Al poco rato llegó el que él llama “mi papá” y en la entrada de la cueva “discutió con mi mamá si me comían o me adoptaban”. Se decidieron por lo segundo. Durante 12 años, los lobos fueron su familia. Marcos sabía balar, bramar, berrear, graznar, ulular, gruñir, bufar, pero había olvidado las palabras. Lo último que hizo cuando lo capturaron fue aullar. Los lobos, a quienes tenía por amigos, aullaron en respuesta.

Cuando era ya un joven de 19 años que andaba encorvado y corría como animal por la selva, un cazador lo divisó con catalejos y dio parte a la Guardia Civil que salió a cazarlo. Al encontrarlo, amarrado para evitar que atacar a los agentes, fue llevado al poblado de Fuencaliente. En la peluquería del pueblo, a donde lo llevaron para cortarle la melena que le llegaba hasta las caderas, atacó al barbero cuando vio que preparaba su navaja porque pensó que lo mataría.

Así empezó su relación con las que llama “personas humanas” –para diferenciarlas de las “personas” que fueron sus compañeras durante sus 12 años en la selva-, donde ha encontrado lo mismo amigos que le dieron casa, comida y posibilidad de reintegrarse a la comunidad humana u otros con los que comparte la vida en el bar del pueblo de Rante, en Galicia, hasta gente que no ha sido buena con él, pero ya impuesto a la vida en civilización cree que no volvería a la selva.

Vive en una pequeña casa que los vecinos de Rante le dieron y donde ha hecho un jardín lleno de flores y plantas, con la media pensión que obtuvo por su trabajo unos años en la industria de la construcción.

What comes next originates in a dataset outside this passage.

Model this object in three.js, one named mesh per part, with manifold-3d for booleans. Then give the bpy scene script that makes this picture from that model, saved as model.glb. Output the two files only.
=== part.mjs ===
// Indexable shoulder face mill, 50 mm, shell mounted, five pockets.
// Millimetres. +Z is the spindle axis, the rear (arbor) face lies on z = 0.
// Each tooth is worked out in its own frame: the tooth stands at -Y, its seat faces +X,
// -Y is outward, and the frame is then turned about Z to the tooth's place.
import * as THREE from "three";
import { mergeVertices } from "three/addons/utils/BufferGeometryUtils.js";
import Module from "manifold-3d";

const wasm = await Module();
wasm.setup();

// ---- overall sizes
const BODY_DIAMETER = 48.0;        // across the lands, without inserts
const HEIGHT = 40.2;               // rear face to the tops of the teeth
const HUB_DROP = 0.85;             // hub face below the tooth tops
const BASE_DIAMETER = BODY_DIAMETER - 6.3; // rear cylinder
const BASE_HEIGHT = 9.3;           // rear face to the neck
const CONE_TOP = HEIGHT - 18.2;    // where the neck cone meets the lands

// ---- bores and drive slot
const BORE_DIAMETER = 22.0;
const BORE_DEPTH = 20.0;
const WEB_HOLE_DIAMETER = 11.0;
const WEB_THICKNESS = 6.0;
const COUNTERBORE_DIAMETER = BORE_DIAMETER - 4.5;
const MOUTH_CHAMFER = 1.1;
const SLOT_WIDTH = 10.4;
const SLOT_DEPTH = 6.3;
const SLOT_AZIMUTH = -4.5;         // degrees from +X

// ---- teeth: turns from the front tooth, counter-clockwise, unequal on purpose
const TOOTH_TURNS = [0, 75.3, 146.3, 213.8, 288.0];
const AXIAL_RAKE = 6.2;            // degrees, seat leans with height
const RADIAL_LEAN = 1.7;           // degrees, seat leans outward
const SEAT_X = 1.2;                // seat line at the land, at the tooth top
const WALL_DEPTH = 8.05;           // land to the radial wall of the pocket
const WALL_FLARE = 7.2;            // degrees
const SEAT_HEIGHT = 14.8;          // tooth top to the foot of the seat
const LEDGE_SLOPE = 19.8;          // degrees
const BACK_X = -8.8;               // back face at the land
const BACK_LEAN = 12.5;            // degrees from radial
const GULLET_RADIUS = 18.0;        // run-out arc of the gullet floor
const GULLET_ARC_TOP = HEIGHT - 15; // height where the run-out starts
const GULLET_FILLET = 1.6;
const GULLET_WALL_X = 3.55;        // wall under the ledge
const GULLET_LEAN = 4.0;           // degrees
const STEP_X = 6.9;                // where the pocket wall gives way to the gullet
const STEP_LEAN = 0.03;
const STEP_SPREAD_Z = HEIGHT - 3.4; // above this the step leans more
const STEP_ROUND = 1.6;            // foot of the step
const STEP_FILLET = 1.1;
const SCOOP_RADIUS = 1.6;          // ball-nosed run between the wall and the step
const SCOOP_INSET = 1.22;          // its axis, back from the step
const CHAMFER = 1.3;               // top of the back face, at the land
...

Viste elegante, de sombrero tirolés, chaquetón y bufanda y ya duerme en cama, aunque le costó trabajo aprender. Ha sufrido tres operaciones: de apendicitis, de rodilla y de próstata, pero no se le olvidan los lenguajes de la selva y los aullidos de sus hermanos, que son distintos para cada ocasión: en una situación de riesgo o cuando hay caza cerca.

Lo que más extraña son las caricias de “mi mamá”, la que le dio amor en la lobera.